■ SOURCE EXCERPT:

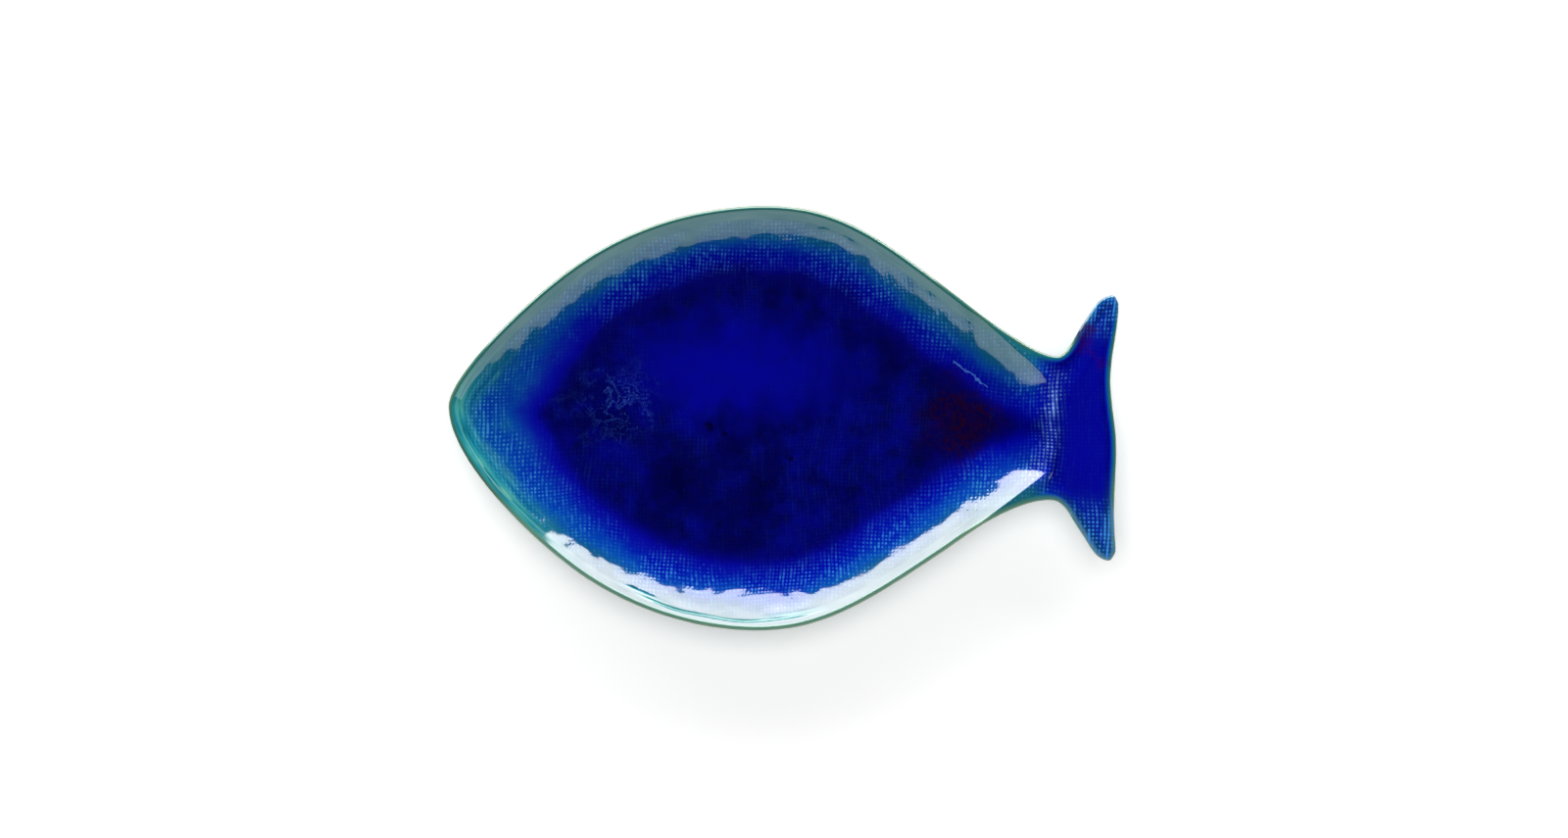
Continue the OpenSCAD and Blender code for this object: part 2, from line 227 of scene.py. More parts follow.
def fingered(inset):
    """How much the wall is thinned under the lip, where fingers drew the wet clay up to it."""
    depth, reach = 3.7 * MM, 34 * MM
    return depth * max(0.0, 1 - (inset - LIP_CREST_INSET) / reach) ** 2


def drawn_wall(inset):
    """Height of the wall once fingers have drawn it up."""
    return falling(inset) - fingered(inset)


def lip_edge(inset):
    """Height of the thin rounded edge."""
    return LIP_EDGE_HEIGHT + LIP_RISE * math.sqrt(1 - (1 - min(1.0, inset / LIP_CREST_INSET)) ** 2)


def neck_back_off(p):
    """Distance from the crest between bowl and tail, towards the bowl. The crest bows back to the flanks."""
    middle_x, bow, bow_power, widest_share, lean_share = 177 * MM, 7 * MM, 2.5, 1.3, 0.5
    aside = min(widest_share, abs(p.y - NECK_Y) / NECK_HALF)
    line = middle_x - bow * aside ** bow_power
    return (line - p.x) / math.hypot(1, lean_share * min(1.0, aside) ** (bow_power - 1))


def neck_height(p, profile):
    """Height at the neck, where the wall runs straight on past its corners to meet the slope of the crest.
    A flank is given by its distance from the middle line, its heading in degrees, and how far out the slope
    starts to turn steep."""
    crest_height, flank_x = 31.2 * MM, 145 * MM
    gentle_run, steep_run, turning, crease = 45 * MM, 40 * MM, 32 * MM, 0.7 * MM
    back_flank, belly_flank = (55 * MM, 42, 8 * MM), (47.5 * MM, 37, 16 * MM)
    aside = abs(p.y - NECK_Y)
    start, heading, steep_from = back_flank if p.y > NECK_Y else belly_flank
    heading = math.radians(heading)
    from_flank = -math.sin(heading) * (p.x - flank_x) - math.cos(heading) * (aside - start)
    from_flank = LIP_CREST_INSET + max(0.0, from_flank)
    back_off = neck_back_off(p)
    gentle = mix(crest_height, FLOOR_HEIGHT, smooth_step(0, gentle_run, back_off))
    steep = mix(FLOOR_HEIGHT, crest_height, min(1.0, max(0.0, 1 - back_off / steep_run)) ** WALL_CURVE)
    slope = mix(gentle, steep, smooth_step(steep_from, steep_from + turning, aside))
    return -least(-profile(from_flank), -slope, crease)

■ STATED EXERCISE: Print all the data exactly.

■ RIGHT ANSWER:
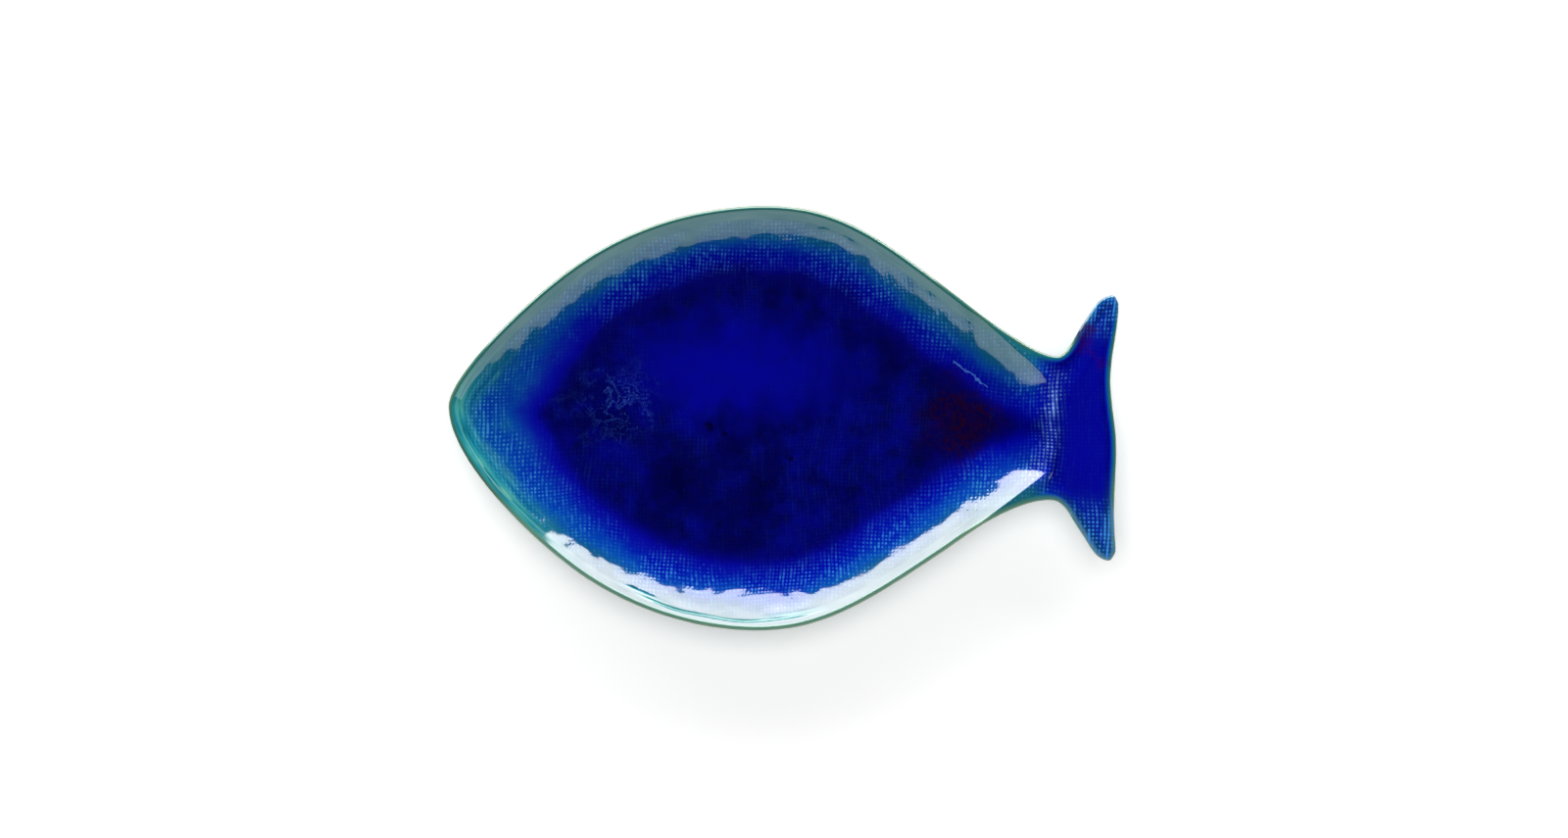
Continue the OpenSCAD and Blender code for this object: part 2, from line 227 of scene.py. More parts follow.
def fingered(inset):
    """How much the wall is thinned under the lip, where fingers drew the wet clay up to it."""
    depth, reach = 3.7 * MM, 34 * MM
    return depth * max(0.0, 1 - (inset - LIP_CREST_INSET) / reach) ** 2


def drawn_wall(inset):
    """Height of the wall once fingers have drawn it up."""
    return falling(inset) - fingered(inset)


def lip_edge(inset):
    """Height of the thin rounded edge."""
    return LIP_EDGE_HEIGHT + LIP_RISE * math.sqrt(1 - (1 - min(1.0, inset / LIP_CREST_INSET)) ** 2)


def neck_back_off(p):
    """Distance from the crest between bowl and tail, towards the bowl. The crest bows back to the flanks."""
    middle_x, bow, bow_power, widest_share, lean_share = 177 * MM, 7 * MM, 2.5, 1.3, 0.5
    aside = min(widest_share, abs(p.y - NECK_Y) / NECK_HALF)
    line = middle_x - bow * aside ** bow_power
    return (line - p.x) / math.hypot(1, lean_share * min(1.0, aside) ** (bow_power - 1))


def neck_height(p, profile):
    """Height at the neck, where the wall runs straight on past its corners to meet the slope of the crest.
    A flank is given by its distance from the middle line, its heading in degrees, and how far out the slope
    starts to turn steep."""
    crest_height, flank_x = 31.2 * MM, 145 * MM
    gentle_run, steep_run, turning, crease = 45 * MM, 40 * MM, 32 * MM, 0.7 * MM
    back_flank, belly_flank = (55 * MM, 42, 8 * MM), (47.5 * MM, 37, 16 * MM)
    aside = abs(p.y - NECK_Y)
    start, heading, steep_from = back_flank if p.y > NECK_Y else belly_flank
    heading = math.radians(heading)
    from_flank = -math.sin(heading) * (p.x - flank_x) - math.cos(heading) * (aside - start)
    from_flank = LIP_CREST_INSET + max(0.0, from_flank)
    back_off = neck_back_off(p)
    gentle = mix(crest_height, FLOOR_HEIGHT, smooth_step(0, gentle_run, back_off))
    steep = mix(FLOOR_HEIGHT, crest_height, min(1.0, max(0.0, 1 - back_off / steep_run)) ** WALL_CURVE)
    slope = mix(gentle, steep, smooth_step(steep_from, steep_from + turning, aside))
    return -least(-profile(from_flank), -slope, crease)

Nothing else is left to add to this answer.